Grass-fed beef tends to be leaner and contains a somewhat different fat profile than grain-fed, with more omega-3 fatty acids. Whether that makes a meaningful health difference in a single burger is debatable, but avoiding antibiotics and hormones in meat production is a straightforward win.
Plant-Based Burgers
Burger King’s Impossible Whopper is the most widely available plant-based fast food burger, but it’s not automatically healthier than beef. At 630 calories, 34 grams of fat, and 58 grams of carbs, it’s a heavier meal than many beef options on this list. It does provide 25 grams of protein and 4 grams of fiber, which beef burgers lack.

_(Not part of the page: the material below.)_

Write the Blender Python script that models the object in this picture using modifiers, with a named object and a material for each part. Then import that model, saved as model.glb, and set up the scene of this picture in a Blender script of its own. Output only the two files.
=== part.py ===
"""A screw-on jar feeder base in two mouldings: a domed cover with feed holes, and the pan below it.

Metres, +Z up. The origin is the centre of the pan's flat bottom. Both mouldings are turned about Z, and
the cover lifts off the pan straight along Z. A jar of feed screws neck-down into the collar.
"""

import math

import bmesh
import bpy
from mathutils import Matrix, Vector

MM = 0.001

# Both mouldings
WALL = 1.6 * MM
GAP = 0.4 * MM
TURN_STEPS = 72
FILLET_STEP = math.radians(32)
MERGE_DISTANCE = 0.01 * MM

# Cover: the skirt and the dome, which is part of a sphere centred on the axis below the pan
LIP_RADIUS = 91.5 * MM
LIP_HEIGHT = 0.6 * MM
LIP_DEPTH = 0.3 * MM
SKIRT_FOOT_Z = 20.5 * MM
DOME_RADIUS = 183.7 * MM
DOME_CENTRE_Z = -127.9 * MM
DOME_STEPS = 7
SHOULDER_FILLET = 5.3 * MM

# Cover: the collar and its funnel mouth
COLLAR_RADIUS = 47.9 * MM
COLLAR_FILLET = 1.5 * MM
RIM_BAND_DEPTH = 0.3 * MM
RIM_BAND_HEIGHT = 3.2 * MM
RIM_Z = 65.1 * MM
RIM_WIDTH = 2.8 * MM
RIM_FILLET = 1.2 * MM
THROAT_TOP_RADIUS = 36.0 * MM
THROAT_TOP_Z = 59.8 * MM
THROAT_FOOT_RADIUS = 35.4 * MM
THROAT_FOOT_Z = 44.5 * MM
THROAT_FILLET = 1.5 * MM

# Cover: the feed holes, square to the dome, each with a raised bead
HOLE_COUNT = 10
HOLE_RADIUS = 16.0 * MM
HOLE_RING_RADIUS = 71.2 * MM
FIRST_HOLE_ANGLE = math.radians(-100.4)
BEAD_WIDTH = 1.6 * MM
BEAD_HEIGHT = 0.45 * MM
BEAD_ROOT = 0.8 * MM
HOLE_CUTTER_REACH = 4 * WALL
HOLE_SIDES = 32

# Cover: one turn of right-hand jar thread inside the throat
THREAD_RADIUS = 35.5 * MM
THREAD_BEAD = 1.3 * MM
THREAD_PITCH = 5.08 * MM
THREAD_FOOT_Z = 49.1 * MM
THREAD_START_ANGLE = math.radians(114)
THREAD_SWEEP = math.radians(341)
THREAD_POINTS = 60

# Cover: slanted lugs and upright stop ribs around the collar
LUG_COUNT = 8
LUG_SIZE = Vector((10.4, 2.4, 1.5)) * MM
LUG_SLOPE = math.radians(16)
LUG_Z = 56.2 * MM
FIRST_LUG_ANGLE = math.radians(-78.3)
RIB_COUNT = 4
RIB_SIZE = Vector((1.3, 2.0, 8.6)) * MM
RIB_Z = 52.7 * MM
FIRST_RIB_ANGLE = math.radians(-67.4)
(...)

The biggest nutritional concern with plant-based patties has been saturated fat (from coconut oil) and sodium. Beyond Meat recently reformulated its patty, dropping saturated fat to 2 grams and sodium to 310 milligrams by switching to avocado oil. A large study of plant-based meats found that saturated fat levels average about 2 grams per serving across the category, well below typical beef patties. Still, sodium hovers around a quarter of the American Heart Association’s recommended daily limit of 1,500 milligrams in a single patty. If you’re watching sodium, plant-based burgers aren’t necessarily your friend.

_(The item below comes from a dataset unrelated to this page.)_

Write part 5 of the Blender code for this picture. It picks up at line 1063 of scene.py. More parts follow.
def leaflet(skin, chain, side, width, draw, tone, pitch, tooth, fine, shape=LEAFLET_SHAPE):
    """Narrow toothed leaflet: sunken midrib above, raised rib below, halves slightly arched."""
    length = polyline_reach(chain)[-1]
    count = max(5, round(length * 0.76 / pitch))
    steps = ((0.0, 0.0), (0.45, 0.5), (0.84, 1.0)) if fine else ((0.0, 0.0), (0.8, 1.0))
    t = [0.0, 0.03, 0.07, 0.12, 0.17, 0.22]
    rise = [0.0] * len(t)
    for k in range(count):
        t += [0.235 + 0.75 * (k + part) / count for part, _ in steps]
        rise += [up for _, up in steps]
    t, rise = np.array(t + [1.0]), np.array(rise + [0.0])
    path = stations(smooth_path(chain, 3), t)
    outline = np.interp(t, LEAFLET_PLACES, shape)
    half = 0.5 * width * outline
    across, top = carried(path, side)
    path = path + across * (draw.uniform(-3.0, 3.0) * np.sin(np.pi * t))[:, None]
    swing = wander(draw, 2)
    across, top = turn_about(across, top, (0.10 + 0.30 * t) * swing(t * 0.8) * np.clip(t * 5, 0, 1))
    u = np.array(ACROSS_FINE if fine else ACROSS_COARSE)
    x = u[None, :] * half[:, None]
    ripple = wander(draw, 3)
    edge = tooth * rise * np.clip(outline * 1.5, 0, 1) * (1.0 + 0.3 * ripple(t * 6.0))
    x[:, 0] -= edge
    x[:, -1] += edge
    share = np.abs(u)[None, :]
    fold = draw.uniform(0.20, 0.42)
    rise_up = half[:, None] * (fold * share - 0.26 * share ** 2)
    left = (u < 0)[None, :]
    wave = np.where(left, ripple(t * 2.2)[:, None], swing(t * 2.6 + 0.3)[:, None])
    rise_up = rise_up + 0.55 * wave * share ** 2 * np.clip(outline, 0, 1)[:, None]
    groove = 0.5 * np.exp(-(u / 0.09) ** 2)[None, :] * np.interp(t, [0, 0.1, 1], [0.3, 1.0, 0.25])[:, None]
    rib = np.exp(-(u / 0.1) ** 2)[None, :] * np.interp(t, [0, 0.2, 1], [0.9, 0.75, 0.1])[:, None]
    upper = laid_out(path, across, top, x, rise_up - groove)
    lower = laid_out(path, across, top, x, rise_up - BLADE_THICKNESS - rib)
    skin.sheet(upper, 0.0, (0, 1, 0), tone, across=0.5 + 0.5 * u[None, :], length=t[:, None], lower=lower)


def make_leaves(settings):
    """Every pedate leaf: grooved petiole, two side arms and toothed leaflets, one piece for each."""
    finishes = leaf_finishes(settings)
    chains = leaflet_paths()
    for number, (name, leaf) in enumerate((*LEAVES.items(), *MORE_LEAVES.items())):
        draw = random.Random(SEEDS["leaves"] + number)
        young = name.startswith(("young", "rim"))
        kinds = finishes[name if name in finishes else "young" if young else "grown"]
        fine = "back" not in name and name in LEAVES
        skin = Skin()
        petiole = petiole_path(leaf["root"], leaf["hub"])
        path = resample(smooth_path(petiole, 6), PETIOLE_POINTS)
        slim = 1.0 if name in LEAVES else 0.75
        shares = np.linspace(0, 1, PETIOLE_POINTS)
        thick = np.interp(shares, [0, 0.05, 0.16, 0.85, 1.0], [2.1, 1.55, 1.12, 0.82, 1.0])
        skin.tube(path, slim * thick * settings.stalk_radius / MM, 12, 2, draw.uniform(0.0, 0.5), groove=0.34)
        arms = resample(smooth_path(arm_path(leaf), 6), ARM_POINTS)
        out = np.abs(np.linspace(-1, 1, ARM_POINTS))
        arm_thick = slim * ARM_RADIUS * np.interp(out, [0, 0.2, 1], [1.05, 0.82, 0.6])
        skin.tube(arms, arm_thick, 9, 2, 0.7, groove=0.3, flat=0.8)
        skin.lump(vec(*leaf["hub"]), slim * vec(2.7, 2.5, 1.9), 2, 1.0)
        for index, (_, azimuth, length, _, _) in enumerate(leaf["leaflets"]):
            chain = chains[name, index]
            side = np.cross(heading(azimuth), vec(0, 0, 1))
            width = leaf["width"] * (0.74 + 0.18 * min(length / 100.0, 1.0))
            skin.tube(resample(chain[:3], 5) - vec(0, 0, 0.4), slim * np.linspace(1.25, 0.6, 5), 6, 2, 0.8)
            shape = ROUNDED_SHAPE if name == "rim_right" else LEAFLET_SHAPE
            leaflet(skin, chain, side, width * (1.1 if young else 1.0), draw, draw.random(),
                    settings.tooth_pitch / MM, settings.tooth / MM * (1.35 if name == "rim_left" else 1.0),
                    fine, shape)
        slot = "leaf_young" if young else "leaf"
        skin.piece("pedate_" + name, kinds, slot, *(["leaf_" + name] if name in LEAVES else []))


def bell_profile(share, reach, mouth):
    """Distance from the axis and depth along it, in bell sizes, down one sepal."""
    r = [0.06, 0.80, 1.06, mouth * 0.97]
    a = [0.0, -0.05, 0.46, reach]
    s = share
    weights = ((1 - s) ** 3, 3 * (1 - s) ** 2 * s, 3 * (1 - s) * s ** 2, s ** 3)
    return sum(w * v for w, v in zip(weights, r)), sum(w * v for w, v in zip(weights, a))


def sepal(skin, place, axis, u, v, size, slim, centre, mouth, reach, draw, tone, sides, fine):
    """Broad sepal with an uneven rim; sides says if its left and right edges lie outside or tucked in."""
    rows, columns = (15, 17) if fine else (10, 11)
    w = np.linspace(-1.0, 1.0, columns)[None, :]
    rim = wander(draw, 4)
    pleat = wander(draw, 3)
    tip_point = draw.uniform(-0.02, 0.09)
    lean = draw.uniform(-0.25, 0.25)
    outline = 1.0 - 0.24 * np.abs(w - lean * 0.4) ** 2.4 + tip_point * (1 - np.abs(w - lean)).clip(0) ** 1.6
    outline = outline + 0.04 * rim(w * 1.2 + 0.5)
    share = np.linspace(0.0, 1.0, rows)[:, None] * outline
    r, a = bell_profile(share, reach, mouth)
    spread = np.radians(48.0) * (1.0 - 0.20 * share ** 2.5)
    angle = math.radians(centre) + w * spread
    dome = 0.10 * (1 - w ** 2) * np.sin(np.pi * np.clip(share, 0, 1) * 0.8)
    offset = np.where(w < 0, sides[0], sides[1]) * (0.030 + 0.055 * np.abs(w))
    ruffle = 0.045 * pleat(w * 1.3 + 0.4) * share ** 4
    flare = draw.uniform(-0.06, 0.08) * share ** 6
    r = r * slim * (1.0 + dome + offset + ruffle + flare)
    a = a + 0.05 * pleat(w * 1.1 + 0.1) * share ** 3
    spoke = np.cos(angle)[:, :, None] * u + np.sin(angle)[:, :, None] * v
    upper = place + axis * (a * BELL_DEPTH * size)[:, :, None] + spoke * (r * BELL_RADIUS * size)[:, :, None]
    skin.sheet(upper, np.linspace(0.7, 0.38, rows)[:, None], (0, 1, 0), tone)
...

For the lowest-calorie plant-based option, White Castle’s Veggie Slider is just 190 calories, though it only provides 5 grams of protein.
Best Picks at Major Chains
Not everyone lives near a Freddy’s or Shake Shack. Here are the healthiest burgers at the chains you’re most likely to encounter:
- McDonald’s: McDouble, 390 calories, 22g protein, 20g fat
- Wendy’s: Double Stack, 400 calories, 23g protein, 23g fat
- Burger King: Double Cheeseburger, 433 calories, 26g protein, 22g fat
- In-N-Out: Double-Double Protein Style, 450 calories, 30g protein, 32g fat (higher fat but very low carb at 12g)
- Jack in the Box: Jumbo Jack, 490 calories, 26g protein, 23g fat
- Whataburger: Double Meat Whataburger Jr., 420 calories, 23g protein, 20g fat
- Five Guys: Little Cheeseburger, 542 calories, 23g protein, 26g fat
Simple Ordering Tricks
You can improve almost any fast food burger with a few easy swaps. Skip the special sauce, which typically adds 50 to 100 calories of mostly fat and sugar. Order mustard or ketchup instead. Ask for no mayo if it comes standard.
Choose a smaller bun size when the option exists. “Junior” or “little” versions at most chains use a smaller bun with the same or similar patty, shaving off calories from refined flour without losing much protein. Adding extra lettuce, tomato, and onion costs nothing at most chains and gives you some fiber and micronutrients that a plain burger lacks.
The biggest calorie traps aren’t the burger itself. A medium order of fries adds 300 to 400 calories, and a regular soda adds another 200 or more. Swapping fries for a side salad and soda for water turns a 900-calorie meal into a 400-calorie one without touching the burger at all.